ENTR 3305 Business Modeling for Entrepreneurs                     Individual case analysis

Chun Yin Alex Yu

11-9-2016


Introduction

In 2014, Amazon achieved the record-high revenue of 90 billion US dollars but at the same suffered a loss of 200 million. While more and more people started to cast doubt on its unprofitable business model, Jeff Bezos, the CEO of Amazon, in the same year launched the Fire Phone, the first smartphone by Amazon, adding even more confusion to the picture. The Fire Phone ended up being a huge failure. Only with the two-year contract price cut from US$199 to US$0.99, the company was able to sell some of them and the device was ultimately delisted from the Amazon site. In this case, I will assess the failure of Fire Phone by looking into the business model of Amazon and how Fire Phone not fit into it. Then, I will provide recommendations in regards to the unprofitable e-commerce business of Amazon. For the purpose of this case, the analysis will be focused on the e-commerce business of Amazon, excluding other business streams like Amazon Prime and Web Service.

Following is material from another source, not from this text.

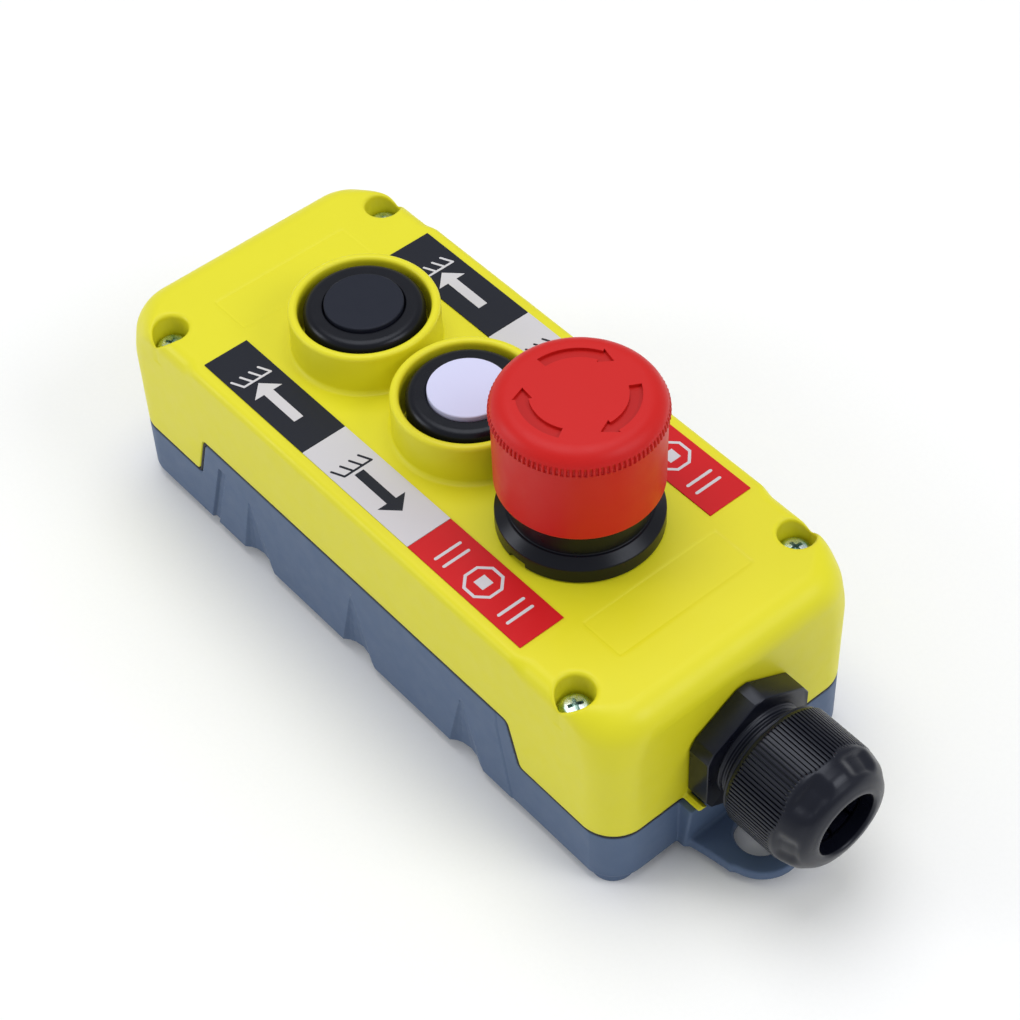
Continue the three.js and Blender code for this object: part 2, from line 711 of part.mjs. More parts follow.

  1. The evolving Amazon’s business model

Amazon started off as an online book retailer based on the long-tail model[1]. Without the space constraint of physical bookstores, Amazon was able to make uncommon books easily accessible to the customers, which allows it to find a niche amid the competitive bookselling segment. Seeing the potential in other markets, Amazon subsequently expanded its business to include not only books but also clothes, electronics and other goods. The value proposition to customers moved from the accessibility to uncommon books to accessibility a large variety of goods at an economical price, i.e. price and convenience[2].

A more drastic change to Amazon’s business model occurred when it started to allow third-party sellers to operate on it. Sellers were added into the list of key stakeholders and it became a multi-sided platform apart from a seller[3]. The revenue model shifted from relying solely on direct sales to a mix of direct sales and commissions from third-party sales. The third party sales commission later on became a major part of its revenue (It was recorded 40% of the sales came from third party sellers in 2008). Nevertheless, the value propositions to buyers still revolve around price and convenience regardless of the change of the business model.

With the business remaining unprofitable, Bezos appeared to have lost confidence in the business model about price and convenience. From the enormous number of random initiatives by Amazon, it is reasonable to deduce that Bezos has been struggling to depart from the current business model. Nevertheless, these initiatives often fail for their unfit to the current business model and very limited existing resources within the company they can leverage on. Among all, the Fire Phone is a classic example.

3. An unsurprising failure – the Fire Phone

The failure of Fire Phone was largely attributed to its irrelevance to the Amazon core business model, which followed the fact that Amazon was unable to rely on any existing advantages in developing the phone, resulting in a high failure risk. The Fire Phone was indeed a complete distinct creation within Amazon and in many levels, it went against the core business model.

As a player in the e-commerce industry, Amazon’s key activities are the resale of goods but not the development of products. The entry of the smartphone market required Amazon to acquire novel resources and expertise. Though it is arguable that the launch of Kindle, Amazon self-developed e-reader, in 2007 provided a foundation for the Fire Phone, the experience is of little value when it came to developing smartphones for the functional simplicity of Kindle. Also, the entry of a new segment implies that Amazon has to compete in a brand new market landscape. The lack of knowledge and experience about the market created another barrier for Amazon to succeed.

In the attempt to transform Amazon into a lifestyle brand alike Apple and Nike, Bezos deliberately went against the notion of price and convenience, upon which the value proposition to customers of Amazon is built. The Fire Phone was designed to provide fancy functions, such as the 3-D display, with the state-of-the-art hardware, at a price similar to the iPhones (US$650 off-contract price). As a result, the Fire Phone brought no excitement to the existing customers of Amazon and it was proved to be a complete failure.